* **PROBLEM REQUIREMENTS**:
Below you will find a set of lines. Repeat them all exactly.

* **RAW DATA**:
## Begin

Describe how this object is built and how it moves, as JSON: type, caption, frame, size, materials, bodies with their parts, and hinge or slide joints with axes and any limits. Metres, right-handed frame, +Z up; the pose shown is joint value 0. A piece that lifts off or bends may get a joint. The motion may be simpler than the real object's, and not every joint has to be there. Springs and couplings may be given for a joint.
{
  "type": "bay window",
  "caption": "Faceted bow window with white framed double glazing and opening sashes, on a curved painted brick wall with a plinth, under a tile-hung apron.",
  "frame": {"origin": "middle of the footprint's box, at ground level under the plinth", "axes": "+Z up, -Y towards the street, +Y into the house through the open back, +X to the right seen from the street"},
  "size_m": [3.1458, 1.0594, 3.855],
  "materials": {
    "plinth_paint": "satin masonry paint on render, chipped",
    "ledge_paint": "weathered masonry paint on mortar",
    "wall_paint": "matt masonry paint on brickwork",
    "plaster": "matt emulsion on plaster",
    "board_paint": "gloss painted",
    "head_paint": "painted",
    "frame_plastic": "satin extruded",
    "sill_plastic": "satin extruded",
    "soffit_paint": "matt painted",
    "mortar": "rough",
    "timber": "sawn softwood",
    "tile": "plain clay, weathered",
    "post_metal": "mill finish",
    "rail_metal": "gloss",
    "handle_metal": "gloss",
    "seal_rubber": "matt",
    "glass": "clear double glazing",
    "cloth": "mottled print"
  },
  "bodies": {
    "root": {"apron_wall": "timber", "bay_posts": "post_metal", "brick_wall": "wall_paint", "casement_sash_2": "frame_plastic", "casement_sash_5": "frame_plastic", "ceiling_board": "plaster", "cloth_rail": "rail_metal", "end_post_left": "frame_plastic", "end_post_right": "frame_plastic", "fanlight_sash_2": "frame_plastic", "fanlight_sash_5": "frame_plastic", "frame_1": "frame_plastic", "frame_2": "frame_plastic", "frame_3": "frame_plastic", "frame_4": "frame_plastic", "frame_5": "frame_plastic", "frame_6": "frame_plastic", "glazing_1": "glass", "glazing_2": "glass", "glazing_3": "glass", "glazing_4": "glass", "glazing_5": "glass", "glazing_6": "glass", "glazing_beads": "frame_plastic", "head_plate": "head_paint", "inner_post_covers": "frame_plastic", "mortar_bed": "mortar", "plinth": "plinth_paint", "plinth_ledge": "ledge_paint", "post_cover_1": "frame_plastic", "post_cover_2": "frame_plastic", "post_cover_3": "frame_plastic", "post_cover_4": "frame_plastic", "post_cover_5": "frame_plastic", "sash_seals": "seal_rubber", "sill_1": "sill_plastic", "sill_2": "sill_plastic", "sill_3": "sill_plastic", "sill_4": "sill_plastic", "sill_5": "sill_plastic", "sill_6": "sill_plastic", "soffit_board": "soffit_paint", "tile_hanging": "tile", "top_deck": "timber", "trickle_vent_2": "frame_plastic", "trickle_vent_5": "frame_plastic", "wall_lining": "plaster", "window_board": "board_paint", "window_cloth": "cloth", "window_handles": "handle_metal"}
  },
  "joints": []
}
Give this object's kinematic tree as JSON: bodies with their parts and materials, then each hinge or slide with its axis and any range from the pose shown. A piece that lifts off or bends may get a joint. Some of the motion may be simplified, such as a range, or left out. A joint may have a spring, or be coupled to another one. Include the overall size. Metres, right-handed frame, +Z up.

## End

* **ANSWER FOR THE TASK**:
Describe how this object is built and how it moves, as JSON: type, caption, frame, size, materials, bodies with their parts, and hinge or slide joints with axes and any limits. Metres, right-handed frame, +Z up; the pose shown is joint value 0. A piece that lifts off or bends may get a joint. The motion may be simpler than the real object's, and not every joint has to be there. Springs and couplings may be given for a joint.
{
  "type": "bay window",
  "caption": "Faceted bow window with white framed double glazing and opening sashes, on a curved painted brick wall with a plinth, under a tile-hung apron.",
  "frame": {"origin": "middle of the footprint's box, at ground level under the plinth", "axes": "+Z up, -Y towards the street, +Y into the house through the open back, +X to the right seen from the street"},
  "size_m": [3.1458, 1.0594, 3.855],
  "materials": {
    "plinth_paint": "satin masonry paint on render, chipped",
    "ledge_paint": "weathered masonry paint on mortar",
    "wall_paint": "matt masonry paint on brickwork",
    "plaster": "matt emulsion on plaster",
    "board_paint": "gloss painted",
    "head_paint": "painted",
    "frame_plastic": "satin extruded",
    "sill_plastic": "satin extruded",
    "soffit_paint": "matt painted",
    "mortar": "rough",
    "timber": "sawn softwood",
    "tile": "plain clay, weathered",
    "post_metal": "mill finish",
    "rail_metal": "gloss",
    "handle_metal": "gloss",
    "seal_rubber": "matt",
    "glass": "clear double glazing",
    "cloth": "mottled print"
  },
  "bodies": {
    "root": {"apron_wall": "timber", "bay_posts": "post_metal", "brick_wall": "wall_paint", "casement_sash_2": "frame_plastic", "casement_sash_5": "frame_plastic", "ceiling_board": "plaster", "cloth_rail": "rail_metal", "end_post_left": "frame_plastic", "end_post_right": "frame_plastic", "fanlight_sash_2": "frame_plastic", "fanlight_sash_5": "frame_plastic", "frame_1": "frame_plastic", "frame_2": "frame_plastic", "frame_3": "frame_plastic", "frame_4": "frame_plastic", "frame_5": "frame_plastic", "frame_6": "frame_plastic", "glazing_1": "glass", "glazing_2": "glass", "glazing_3": "glass", "glazing_4": "glass", "glazing_5": "glass", "glazing_6": "glass", "glazing_beads": "frame_plastic", "head_plate": "head_paint", "inner_post_covers": "frame_plastic", "mortar_bed": "mortar", "plinth": "plinth_paint", "plinth_ledge": "ledge_paint", "post_cover_1": "frame_plastic", "post_cover_2": "frame_plastic", "post_cover_3": "frame_plastic", "post_cover_4": "frame_plastic", "post_cover_5": "frame_plastic", "sash_seals": "seal_rubber", "sill_1": "sill_plastic", "sill_2": "sill_plastic", "sill_3": "sill_plastic", "sill_4": "sill_plastic", "sill_5": "sill_plastic", "sill_6": "sill_plastic", "soffit_board": "soffit_paint", "tile_hanging": "tile", "top_deck": "timber", "trickle_vent_2": "frame_plastic", "trickle_vent_5": "frame_plastic", "wall_lining": "plaster", "window_board": "board_paint", "window_cloth": "cloth", "window_handles": "handle_metal"}
  },
  "joints": []
}
Give this object's kinematic tree as JSON: bodies with their parts and materials, then each hinge or slide with its axis and any range from the pose shown. A piece that lifts off or bends may get a joint. Some of the motion may be simplified, such as a range, or left out. A joint may have a spring, or be coupled to another one. Include the overall size. Metres, right-handed frame, +Z up.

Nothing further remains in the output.